Questions to consider:
  1. Why is the twentieth century known as "The American Century?"
  2. What influence did American popular culture have on other countries?
  3. How has jazz reflected the profound changes in American lifestyle in the 20th century?
Jazz in America Student Handout--Lesson Plan VIII--Jazz Biography

WYNTON MARSALIS, trumpet (b. 1961)
Biography: http://en.wikipedia.org/wiki/Wynton_Marsalis

Wynton Marsalis is recognized as one of today's most prominent jazz musicians. Many of his compositions show the influence of early New Orleans jazz, the blues, and elements of classical music. Marsalis' insistence on preserving "traditional jazz" has made him both popular and controversial. Some look upon him as the savior of pure jazz while others argue that his efforts to preserve jazz are nothing more than regressive. Despite the controversy, Marsalis is a giant on the contemporary jazz scene.

Consider the following questions as you read the biography of Wynton Marsalis:
  1. What was the extent of Wynton Marsalis' musical training as a youth? As a young adult?
  2. How was Marsalis' epic oratorio on slavery, Blood on the Fields, received?
  3. What emphasis does Marsalis place on music education for young people?
  4. What recognitions has Marsalis received for his recordings and compositions?
  5. How has Marsalis influenced American popular culture?


JAZZ IN THE 1990'S AND BEYOND

CHICK COREA, piano and electric keyboards (b. 1941)
Biography: http://www.chickcorea.com/bio.php

DAVE DOUGLAS, trumpet (b. 1963)
Biography: www.davedouglas.com/bio.html

ROY HARGROVE, trumpet (b. 1969)
Biography: http://en.wikipedia.org/wiki/Roy_Hargrove

KEITH JARRETT, piano (b. 1945)
Biography: http://en.wikipedia.org/wiki/Keith_Jarrett

DAVID LIEBMAN, tenor and soprano saxophone (b. 1946)
Biography: http://en.wikipedia.org/wiki/Dave_Liebman

BRANFORD MARSALIS, tenor saxophone (b. 1960)
Biography: http://en.wikipedia.org/wiki/Branford_Marsalis

PAT METHENY, guitar (b. 1954)
Biography: http://en.wikipedia.org/wiki/Pat_Metheny

DAVID MURRAY, saxophone (b. 1955)
Biography: http://en.wikipedia.org/wiki/David_Murray_%28jazz_musician%29

JOSHUA REDMAN, tenor saxophone (b. 1969)
Biography: http://en.wikipedia.org/wiki/Joshua_Redman

MARIA SCHNEIDER, composer and arranger (b. 1960)
Biography: <http://en.wikipedia.org/wiki/Maria_Schneider_%28musician%29

Jazz in the last decade of the 20th century has had numerous faces, many of which have been influenced by a trend towards commercialization, consumerism, and corporate control of media. In all periods of jazz, business and financial elements have played some role in the direction of the art; in the 1980s -1990s, image and sales-driven corporations made a major impact in creating a conservative musical environment. Many would say that while the most successful (fiscally and/or perceptually) jazz artists in the 1990s have indeed been exceptionally talented, they also have been considerably marketable and, perhaps, somewhat unadventurous in their musical choices. This jazz conservatism has created a backlash of non-traditionalists and non-conformists (who have been experimental and adventurous), risking their financial comfort in the name of art. Also in this period, artists from previous decades, considered marketable by record companies due to name recognition, have often redefined and reconstructed their artistic vision with varying degrees of success.

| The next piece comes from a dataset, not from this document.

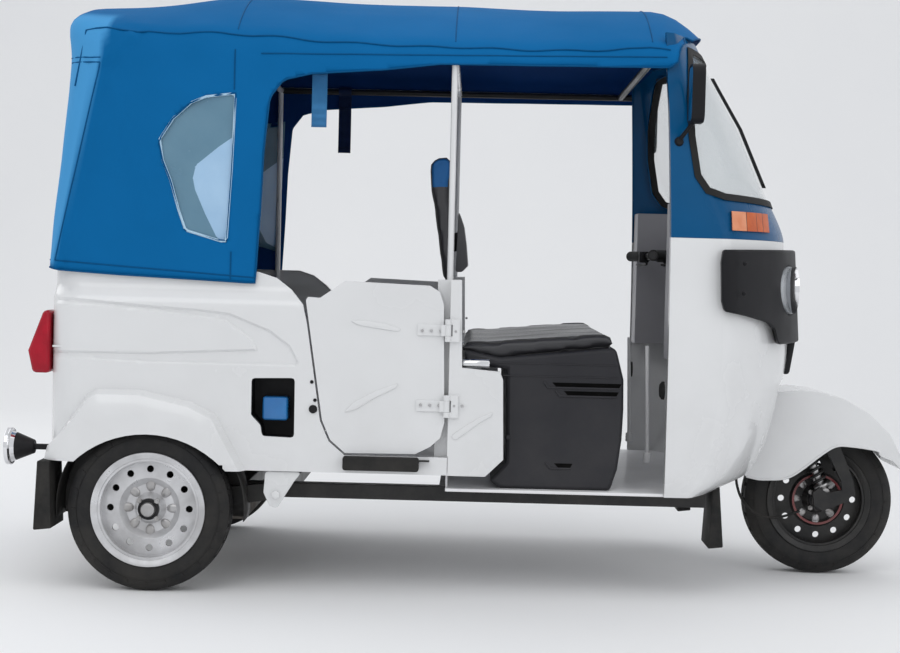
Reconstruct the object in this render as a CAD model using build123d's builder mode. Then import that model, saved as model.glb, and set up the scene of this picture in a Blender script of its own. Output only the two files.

Perhaps the most frequent topic of conversation in jazz today is youth. The talk mainly concerns a group of outstanding instrumentalists in their twenties and thirties (known in the mid 1990s as jazz's "young lions"), including such artists as tenor saxophonists Joshua Redman and James Carter, trumpeters Roy Hargrove and Nicholas Payton, pianists Cyrus Chestnut and Jacky Terrasson, and bassist Christian McBride; they are credited with helping bring audiences their own age and younger to jazz.

Consider the following questions as you read the biographies of one or more of the artists on the jazz scene today:
  1. When did this musician's career begin? If prior to the 1990's, has he or she redefined his or her style?
  2. What were this musician's influences?
  3. Has this musician innovated or extended the jazz language or style?
  4. Does this artist's music reflect current American culture? How?